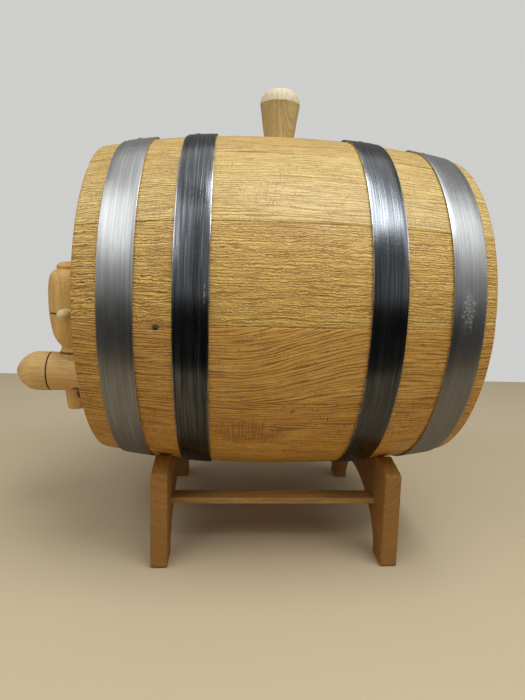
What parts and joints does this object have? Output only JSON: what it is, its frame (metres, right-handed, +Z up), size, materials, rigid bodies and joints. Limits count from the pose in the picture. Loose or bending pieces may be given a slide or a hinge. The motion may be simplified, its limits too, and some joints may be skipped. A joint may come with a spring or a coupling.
{
  "type": "oak wine barrel",
  "caption": "Small oak barrel with steel hoops lying on a cradle stand, with a bung on top and a turned wooden tap in the front head.",
  "frame": {"origin": "on the surface under the stand, in the middle of the whole object's length and width", "axes": "+Z up; the barrel's axis along X, with the tap at -X; +Y away from the pictured side"},
  "size_m": [0.303, 0.229, 0.3113],
  "materials": {
    "oak": "rough-sawn oak with a light oil",
    "stand_oak": "stained oak, satin",
    "tap_wood": "turned and oiled",
    "pale_wood": "plain turned",
    "hoop_steel": "brushed strip",
    "rivet_steel": "satin"
  },
  "bodies": {
    "stand": {"far_stretcher": "stand_oak", "front_cradle_board": "stand_oak", "near_stretcher": "stand_oak", "rear_cradle_board": "stand_oak"},
    "barrel": {"front_bilge_hoop": "hoop_steel", "front_bilge_hoop_rivet_1": "rivet_steel", "front_bilge_hoop_rivet_2": "rivet_steel", "front_end_hoop": "hoop_steel", "front_end_hoop_rivet_1": "rivet_steel", "front_end_hoop_rivet_2": "rivet_steel", "front_head_board_1": "oak", "front_head_board_2": "oak", "front_head_board_3": "oak", "front_head_board_4": "oak", "front_head_dowel_1": "pale_wood", "front_head_dowel_2": "pale_wood", "front_head_dowel_3": "pale_wood", "front_head_dowel_4": "pale_wood", "front_head_dowel_5": "pale_wood", "front_head_dowel_6": "pale_wood", "rear_bilge_hoop": "hoop_steel", "rear_bilge_hoop_rivet_1": "rivet_steel", "rear_bilge_hoop_rivet_2": "rivet_steel", "rear_end_hoop": "hoop_steel", "rear_end_hoop_rivet_1": "rivet_steel", "rear_end_hoop_rivet_2": "rivet_steel", "rear_head_board_1": "oak", "rear_head_board_2": "oak", "rear_head_board_3": "oak", "rear_head_board_4": "oak", "rear_head_dowel_1": "pale_wood", "rear_head_dowel_2": "pale_wood", "rear_head_dowel_3": "pale_wood", "rear_head_dowel_4": "pale_wood", "rear_head_dowel_5": "pale_wood", "rear_head_dowel_6": "pale_wood", "stave_01_bung": "oak", "stave_02": "oak", "stave_03": "oak", "stave_04": "oak", "stave_05": "oak", "stave_06": "oak", "stave_07": "oak", "stave_08": "oak", "stave_09": "oak", "stave_10": "oak", "stave_11": "oak", "stave_12": "oak", "stave_13": "oak", "stave_14": "oak", "tap_body": "tap_wood"},
    "bung": {"bung": "pale_wood"},
    "tap_key": {"tap_key": "tap_wood", "tap_key_peg": "pale_wood"}
  },
  "joints": [
    {"name": "barrel_lift", "type": "slide", "parent": "stand", "child": "barrel", "axis": [0, 0, 1], "range_m": [0, 0.1]},
    {"name": "bung_pull", "type": "slide", "parent": "barrel", "child": "bung", "axis": [0, 0, 1], "range_m": [0, 0.07]},
    {"name": "key_turn", "type": "hinge", "parent": "barrel", "child": "tap_key", "pos_m": [-0.109, 0, 0.1087], "axis": [0, 0, 1], "continuous": true}
  ]
}
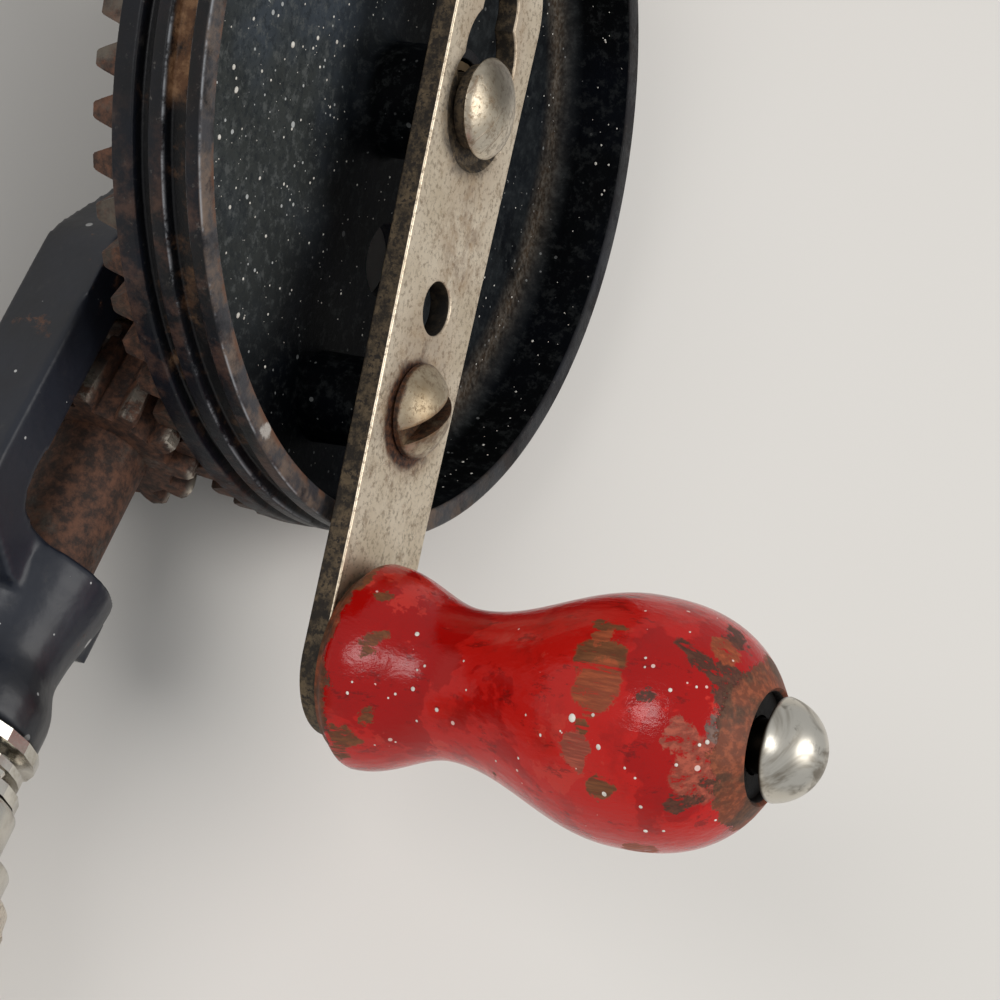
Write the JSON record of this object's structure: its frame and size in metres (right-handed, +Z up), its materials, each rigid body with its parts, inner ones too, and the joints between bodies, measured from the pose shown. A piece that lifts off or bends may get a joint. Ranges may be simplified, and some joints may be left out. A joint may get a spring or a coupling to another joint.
{
  "type": "hand drill",
  "caption": "Hand-cranked eggbeater drill with a cupped bevel gear wheel, flat crank arm, turned red knob and handle, cast frame and a jaw chuck, lying at rest.",
  "frame": {"origin": "on the resting surface, under the middle of the whole drill's box", "axes": "+X along the drill from handle to chuck, less a small pitch, +Z up from the resting surface"},
  "size_m": [0.3034, 0.1072, 0.0766],
  "materials": {
    "black_iron": "worn black enamel",
    "bare_iron": "rusty, bright on the tooth faces",
    "bronze": "dull bearing metal",
    "red_wood": "glossy red enamel with chips",
    "nickel": "worn nickel plating",
    "bright_steel": "bright, lightly stained",
    "steel": "dull"
  },
  "bodies": {
    "frame_body": {"frame": "black_iron", "front_bush": "bronze", "inner_bush": "bronze", "idler_stud": "steel", "axle_stud": "nickel", "axle_washer": "steel", "axle_nut": "steel", "ferrule": "nickel", "main_handle": "red_wood", "handle_pin": "steel", "thrust_race_rear": "bright_steel"},
    "wheel_body": {"gear_wheel": "black_iron", "hub_bush": "bronze", "crank_arm": "nickel", "knob_rivet": "bright_steel"},
    "lock_screw_body": {"lock_screw": "nickel"},
    "knob_body": {"crank_knob": "red_wood"},
    "spindle_body": {"spindle": "steel", "drive_pinion": "bare_iron", "pinion_pin": "steel", "thrust_race_front": "bright_steel", "chuck_body": "bright_steel"},
    "cage_body": {"ball_cage": "bright_steel"},
    "idler_body": {"idler_pinion": "bare_iron"},
    "sleeve_body": {"chuck_sleeve": "bright_steel", "nut_ring": "steel"},
    "jaw_1_body": {"jaw_1": "steel"},
    "jaw_2_body": {"jaw_2": "steel"},
    "jaw_3_body": {"jaw_3": "steel"}
  },
  "joints": [
    {"name": "wheel_turn", "type": "hinge", "parent": "frame_body", "child": "wheel_body", "pos_m": [0.01764, -0.01276, 0.01534], "axis": [0.0082, 0.46, 0.8879], "continuous": true},
    {"name": "spindle_turn", "type": "hinge", "parent": "frame_body", "child": "spindle_body", "pos_m": [0.01764, -0.01276, 0.01534], "axis": [1, 0, -0.0093], "continuous": true},
    {"name": "idler_turn", "type": "hinge", "parent": "frame_body", "child": "idler_body", "pos_m": [0.01764, -0.01276, 0.01534], "axis": [1, 0, -0.0093], "continuous": true},
    {"name": "cage_turn", "type": "hinge", "parent": "frame_body", "child": "cage_body", "pos_m": [0.01764, -0.01276, 0.01534], "axis": [1, 0, -0.0093], "continuous": true},
    {"name": "knob_spin", "type": "hinge", "parent": "wheel_body", "child": "knob_body", "pos_m": [0.07774, 0.02268, 0.02661], "axis": [0.0082, 0.46, 0.8879], "continuous": true},
    {"name": "lock_screw_out", "type": "slide", "parent": "wheel_body", "child": "lock_screw_body", "axis": [0.0082, 0.46, 0.8879], "range_m": [0, 0.005]},
    {"name": "sleeve_turn", "type": "hinge", "parent": "spindle_body", "child": "sleeve_body", "pos_m": [0.01764, -0.01276, 0.01534], "axis": [-1, 0, 0.0093], "range_deg": [0, 2784]},
    {"name": "jaw_1_slide", "type": "slide", "parent": "spindle_body", "child": "jaw_1_body", "axis": [0.968, 0.1191, 0.2209], "range_m": [0, 0.0117]},
    {"name": "jaw_2_slide", "type": "slide", "parent": "spindle_body", "child": "jaw_2_body", "axis": [0.9658, -0.2586, -0.0207], "range_m": [0, 0.0117]},
    {"name": "jaw_3_slide", "type": "slide", "parent": "spindle_body", "child": "jaw_3_body", "axis": [0.9639, 0.1395, -0.227], "range_m": [0, 0.0117]}
  ],
  "couplings": [
    {"joint": "spindle_turn", "follows": "wheel_turn", "ratio": -5},
    {"joint": "idler_turn", "follows": "wheel_turn", "ratio": 5},
    {"joint": "cage_turn", "follows": "wheel_turn", "ratio": -2.5},
    {"joint": "jaw_1_slide", "follows": "sleeve_turn", "m_per_rad": 0.00023873},
    {"joint": "jaw_2_slide", "follows": "sleeve_turn", "m_per_rad": 0.00023873},
    {"joint": "jaw_3_slide", "follows": "sleeve_turn", "m_per_rad": 0.00023873}
  ]
}
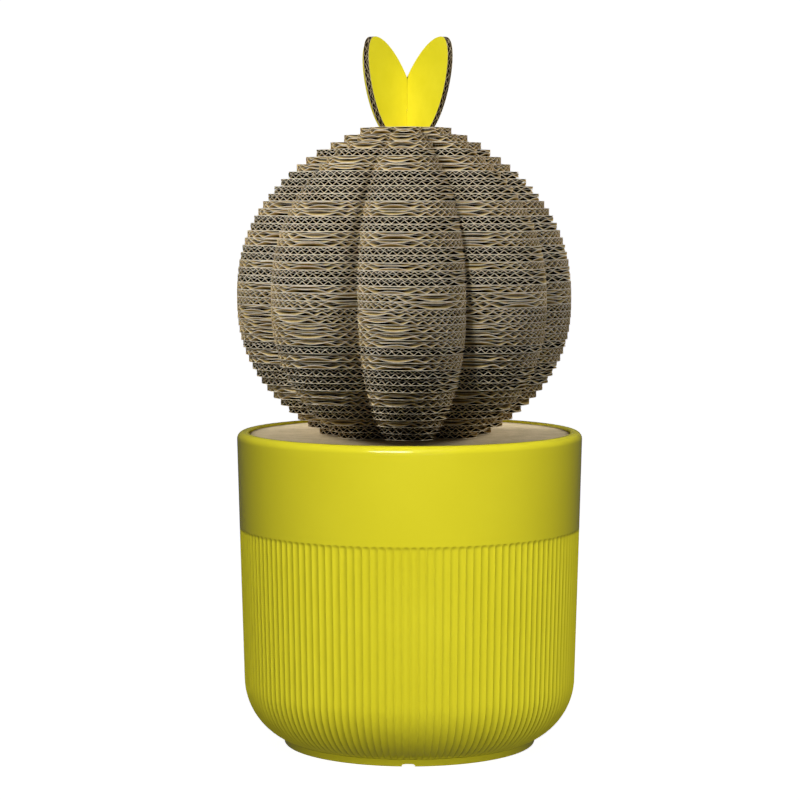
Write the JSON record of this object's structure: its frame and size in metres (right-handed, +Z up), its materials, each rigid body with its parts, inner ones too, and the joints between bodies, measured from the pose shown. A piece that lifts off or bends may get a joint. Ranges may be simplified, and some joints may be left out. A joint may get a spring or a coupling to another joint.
{
  "type": "cactus-shaped corrugated cardboard cat scratcher",
  "caption": "Cactus-shaped ornament and scratcher: a lobed ball of stacked corrugated-board discs with yellow board petals, standing on the lid of a round fluted plastic pot.",
  "frame": {"origin": "centre of the pot's foot ring, on the surface the object stands on", "axes": "+Z up, front towards -Y, +X to the right"},
  "size_m": [0.3216, 0.3216, 0.6556],
  "materials": {
    "pot_plastic": "moulded, satin gloss",
    "lid_fibreboard": "matt fibreboard",
    "corrugated_board": "brown kraft paper, die-cut edges",
    "petal_board": "yellow-faced corrugated board, brown cut edges",
    "tube_paper": "wound kraft paper tube",
    "clamp_steel": "zinc-plated"
  },
  "bodies": {
    "root": {"pot_floor": "pot_plastic", "pot_foot": "pot_plastic", "pot_corner": "pot_plastic", "pot_wall": "pot_plastic", "pot_rim": "pot_plastic", "pot_lid": "lid_fibreboard", "board_01": "corrugated_board", "board_02": "corrugated_board", "board_03": "corrugated_board", "board_04": "corrugated_board", "board_05": "corrugated_board", "board_06": "corrugated_board", "board_07": "corrugated_board", "board_08": "corrugated_board", "board_09": "corrugated_board", "board_10": "corrugated_board", "board_11": "corrugated_board", "board_12": "corrugated_board", "board_13": "corrugated_board", "board_14": "corrugated_board", "board_15": "corrugated_board", "board_16": "corrugated_board", "board_17": "corrugated_board", "board_18": "corrugated_board", "board_19": "corrugated_board", "board_20": "corrugated_board", "board_21": "corrugated_board", "board_22": "corrugated_board", "board_23": "corrugated_board", "board_24": "corrugated_board", "board_25": "corrugated_board", "board_26": "corrugated_board", "board_27": "corrugated_board", "board_28": "corrugated_board", "board_29": "corrugated_board", "board_30": "corrugated_board", "board_31": "corrugated_board", "board_32": "corrugated_board", "board_33": "corrugated_board", "board_34": "corrugated_board", "board_35": "corrugated_board", "board_36": "corrugated_board", "board_37": "corrugated_board", "board_38": "corrugated_board", "board_39": "corrugated_board", "board_40": "corrugated_board", "board_41": "corrugated_board", "board_42": "corrugated_board", "petal_board_upper": "petal_board", "petal_board_lower": "petal_board", "core_tube": "tube_paper", "clamp_rod": "clamp_steel", "upper_washer": "clamp_steel", "upper_nut": "clamp_steel", "lower_washer": "clamp_steel", "lower_nut": "clamp_steel"}
  },
  "joints": []
}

* _What needs to be done_
State how many lines of the material contain the string "from", with no other words.

* _Written solution_
5